The Humble Sea Urchin Could Hold Key To Tackling Climate Change

At the moment, pilot studies for Carbon Capture and Storage (CCS) systems propose the removal of CO2 by pumping it into holes deep underground, but it is both costly and has a long term risk of the gas leaking back out - possibly many miles away from the original downward source.

But now scientists have discovered that sea urchins use nickel ions to harness carbon dioxide from the sea to grow their exoskeleton - or shell. It could be a way to capture tonnes of CO2.

Using the nickel nanoparticles suspended in water vats at factories, power stations would capture the CO2 as it is pumped through, converting the gas into the chalk.

The nickel catalyst can be recycled and the by-product - the carbonate - is useful and not damaging to the environment.

Physicist Dr Lidija Siller, a PHD student at Newcastle University, discoverd the nickel enzyme by chance.

"We had set out to understand in detail the carbonic acid reaction - which is what happens when CO2 reacts with water - and needed a catalyst to speed up the process.

"At the same time, I was looking at how organisms absorb CO2 into their skeletons and in particular the sea urchin which converts the CO2 to calcium carbonate.

"When we analysed the surface of the urchin larvae we found a high concentration of nickel on their exoskeleton. Taking nickel nanoparticles which have a large surface area, we added them to our carbonic acid test and the result was the complete removal of CO2."

Each year, humans emit on average 33.4 billion metric tons of CO2 - around 45% of which remains in the atmosphere.

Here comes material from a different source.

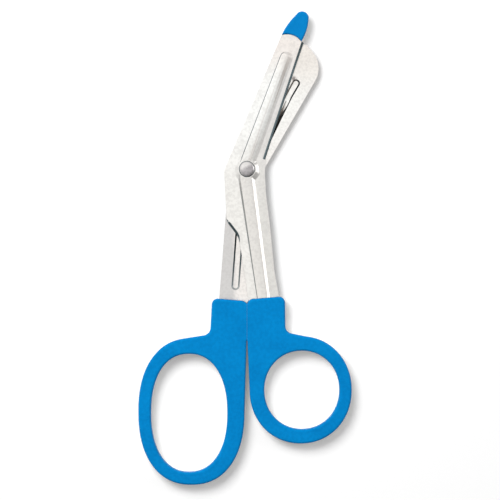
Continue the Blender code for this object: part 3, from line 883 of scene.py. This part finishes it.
bpy.ops.object.mode_set(mode="OBJECT")
bpy.ops.object.shade_smooth_by_angle(angle=RIVET_TURN)
paint(rivet, rivet_steel)
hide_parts("pivot_rivet")
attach(rivet, "back_half")
print("rivet", len(rivet.data.polygons), "faces, head", round(2 * HEAD / MM, 2), "mm across")

# %% [markdown]
# ## The handles and the guard
#
# The handles meet along a seam, which is their closing stop. The CAD model leaves 0.2 mm there so that
# its solids never touch. The real handles nearly do, so each meeting face is pushed towards the other.
#
# Each handle comes out of a mould in two halves, which leaves a fine line round its middle. The walls
# are cut at three heights, and the middle cut is sunk by a hair along the walls' own normals.

# %% Seam and parting line
SEAM_FACE = 0.1 * MM
SEAM_MOVE = 0.07 * MM
PARTING = 3.45 * MM
PARTING_WIDTH = 0.1 * MM
PARTING_DEPTH = 0.06 * MM
ON_PARTING = 0.005 * MM
STEEP = 0.5


def close_seam(piece, side):
    """Moves a handle's meeting face towards the other handle: right with side 1, left with side -1."""
    found = push(piece, lambda vertex: abs(vertex.co.x + side * SEAM_FACE) < NEAR, (side * SEAM_MOVE, 0, 0))
    print(piece.name, "seam vertices", found)


def sink_parting_line(piece):
    for offset in (-PARTING_WIDTH, 0, PARTING_WIDTH):
        cut(piece, lambda face: abs(face.normal.z) < STEEP, (0, 0, PARTING + offset), (0, 0, 1))
    clear_in(piece, "VERT")
    found = select_where(piece.data.vertices, lambda vertex: abs(vertex.co.z - PARTING) < ON_PARTING)
    bpy.ops.object.mode_set(mode="EDIT")
    bpy.ops.transform.shrink_fatten(value=-PARTING_DEPTH)
    bpy.ops.object.mode_set(mode="OBJECT")
    print(piece.name, "parting line vertices", found)


# %% [markdown]
# The guard is small and soft, with no seam or line to be seen on it, so it goes without both. The CAD
# blanks already have rounded edges, and weighted normals make them read as one smooth skin.


# %% Handles and guard
def make_moulding(node_name, piece_name, body, finish, slot_name):
    piece = blank_from(node_name, piece_name)
    if slot_name == "handle_plastic":
        close_seam(piece, 1 if body == "back_half" else -1)
        sink_parting_line(piece)
    take(piece)
    bpy.ops.object.shade_smooth_by_angle(angle=SHARP_TURN)
    add_modifier(piece, "WEIGHTED_NORMAL", keep_sharp=True, weight=60)
    paint(piece, finish)
    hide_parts(node_name)
    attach(piece, body)
    print(piece_name, len(piece.data.polygons), "faces")


make_moulding("finger_handle", "finger_handle_moulding", "back_half", handle_plastic, "handle_plastic")
make_moulding("thumb_handle", "thumb_handle_moulding", "front_half", handle_plastic, "handle_plastic")
make_moulding("tip_guard", "tip_guard_moulding", "front_half", guard_plastic, "guard_plastic")

# %% [markdown]
# ## Table, light and camera
#
# The photograph is taken from straight above on white paper. The floor adds some light of its own for
# the camera, which lifts the paper to white and keeps the shadow.

# %% Floor
PAPER = 0.93
PAPER_GLOW = 0.13
select_none()
bpy.ops.mesh.primitive_plane_add(size=4, location=(0, 0, 0))
floor = bpy.context.object
floor.name = "floor"
paper = Finish("white_paper", Roughness=0.9, Specular_IOR_Level=0.1)
paper.shader.inputs["Base Color"].default_value = (PAPER, PAPER, PAPER, 1)
paper.shader.inputs["Emission Color"].default_value = (1, 1, 1, 1)
paper.give(Emission_Strength=paper.seen_rays() * PAPER_GLOW)
paint(floor, paper)
print("paper", PAPER, "glow", PAPER_GLOW)

# %% [markdown]
# The room is bright overhead, up and to the left, and darker low down and on the near side. Polished
# steel shows the room, so this is what draws the dark lines in it. An even grey would leave it flat.
# What the steel shows and what lights the paper are told apart by the kind of ray, so that the room can
# be bright in the steel and still leave the lamp's shadow dark.

# %% Room
BRIGHT_SIDE = Vector((-0.32, 0.42, 0.85)).normalized()
DIMMEST = 0.07
ROOM_LIGHT = 1.03
PAST_THE_SIDE = 0.12
SOFT_CORNER = 0.1
LOW_BAND = (0.0, 0.22)
LOW_LIGHT = 0.25
ROOM_SHARE = 0.46
world = bpy.data.worlds.new("studio")
bpy.context.scene.world = world
world.use_nodes = True
room = Network(world.node_tree)
direction = room.node("TexCoord", {}, {}, "Generated")
towards = room.vectors("DOT_PRODUCT", direction, BRIGHT_SIDE)
facing = (towards + PAST_THE_SIDE) * ROOM_LIGHT
overhead = DIMMEST + room.maths("SMOOTH_MAX", 0.0, facing, SOFT_CORNER)
low_band = LOW_LIGHT + (1 - LOW_LIGHT) * room.part(direction, "Z").ramp(*LOW_BAND)
room_light = overhead * low_band * (ROOM_SHARE + (1 - ROOM_SHARE) * room.seen_rays())
background = world.node_tree.nodes["Background"]
world.node_tree.links.new(room_light.socket, background.inputs["Strength"])
background.inputs["Color"].default_value = (1, 1, 1, 1)
print("room", len(world.node_tree.nodes), "nodes")

# %% [markdown]
# A large soft lamp stands to the upper left, so the shadow falls to the lower right with a soft edge.
# A small bright card on the right gives the walls that face it their white lines. The steel would
# show the lamp itself as a square, so the lamp is hidden from it.

# %% Lamps
AIM = Vector((0, -0.03, 0))


def lamp(name, place, size, power):
    """A square soft box that faces the scissors."""
    select_none()
    bpy.ops.object.light_add(type="AREA", location=place)
    made = bpy.context.object
    made.name = name
    made.data.size = size
    made.data.energy = power
    made.rotation_euler = (AIM - Vector(place)).to_track_quat("-Z", "Y").to_euler()
    print(name, power, "W, face", size, "m")
    return made


key = lamp("soft_box_left", place=(-0.37, 0.42, 0.83), size=0.5, power=8.2)
key.visible_glossy = False
lamp("bright_card_right", place=(0.72, 0.13, 0.42), size=0.34, power=0.95)

# %% [markdown]
# The camera looks straight down through a long lens from over a metre away, because the photograph
# shows hardly any of the handles' walls.

# %% Camera
OVER_CENTRE = (1.19 * MM, -32 * MM, 1103 * MM)
select_none()
bpy.ops.object.camera_add(location=OVER_CENTRE, rotation=(0, 0, 0))
camera = bpy.context.object
camera.name = "camera_above"
camera.data.lens = 200
camera.data.sensor_width = 36
bpy.context.scene.camera = camera
bpy.context.scene.view_settings.view_transform = "Standard"
print("camera", round(camera.location.z, 3), "m above the paper")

Typically, a petrol-driven car will produce a ton of CO2 every 4,000 miles.

Chalk, found in the shells of marine organisms, snails, pearls, and eggshells, is a completely stable mineral, widely used in the building industry to make cement and other materials and also in hospitals to make plaster casts.

The process developed by the Newcastle team involves passing the waste gas directly from the chimney top, through a water column rich in nickel nano-particles and recovering the solid calcium carbonate from the bottom.

Dr Siller adds: "The capture and removal of CO2 from our atmosphere is one of the most pressing dilemmas of our time.

"Our process would not work in every situation - it couldn't be fitted to the back of a car, for example - but it is an effective, cheap solution that could be available world-wide to some of our most polluting industries and have a significant impact on the reduction of atmospheric CO2."

The team have patented the process and are now looking for an investor to take it forward.

This findings are published in the academic journal Catalysis Science & Technology.